Di Dongsheng of Beijing's Renmin University, in a widely publicized November 28 event in China, spoke about how Chinese leaders had in the past used Wall Street — "the core power of the United States" as he put it — to tell American presidents what to do. Di also said that the link had been broken during the Trump years and that Beijing was looking forward to reestablishing the Wall Street channel to the then-upcoming Biden administration.
It is now time to break the Beijing-Wall Street-White House connection for good. Ultimately, Americans should not be allowed to invest in any Chinese business, whether or not now formally designated as a Communist Chinese Military Company.
The People's Republic of China is a unified state, so the investment ban should apply not only to companies the Trump administration designated but also to all state-owned enterprises. State enterprises are by no means separate businesses. The divisions among them are artificial, and all are tightly controlled by the Communist Party. Each one of these entities, therefore, is military-linked and Party-controlled.
Moreover, America's investment ban should apply to privately owned businesses. As President Trump wrote in the preamble to EO13959, "the national strategy of Military-Civil Fusion" means that the party-state compels private companies to support the "military, intelligence, and security apparatuses and aid in their development and modernization."

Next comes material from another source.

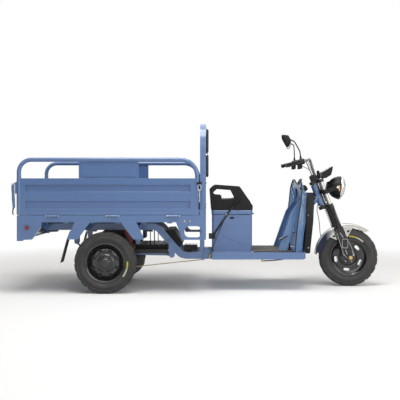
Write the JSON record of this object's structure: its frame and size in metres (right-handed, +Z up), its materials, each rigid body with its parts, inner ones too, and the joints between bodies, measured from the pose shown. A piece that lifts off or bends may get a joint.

As Richard Fisher of the International Assessment and Strategy Center told Gatestone, China's Military-Civil Fusion means the People's Liberation Army "has the right to raid any non-military Chinese company for any technology it decides could advance its military strength."
Money is fungible. Every dollar that goes into a Chinese enterprise, whether state or private, enriches a regime that has declared a "people's war" on the United States. Therefore, every company should be off-limits to investment from Americans.
The Biden administration is allowing Wall Street to use the cash of "scores of millions, up to 160 million Americans" to "fund ICBMs targeting their families, to fund concentration camps in Xinjiang." Most Americans will have no idea their retirement and other savings are being used to finance their own destruction.
Wall Street, with the help of its friend at 1600 Pennsylvania Avenue NW, is financing China's war on America.
Gordon G. Chang is the author of The Coming Collapse of China, a Gatestone Institute Distinguished Senior Fellow, and a member of its Advisory Board.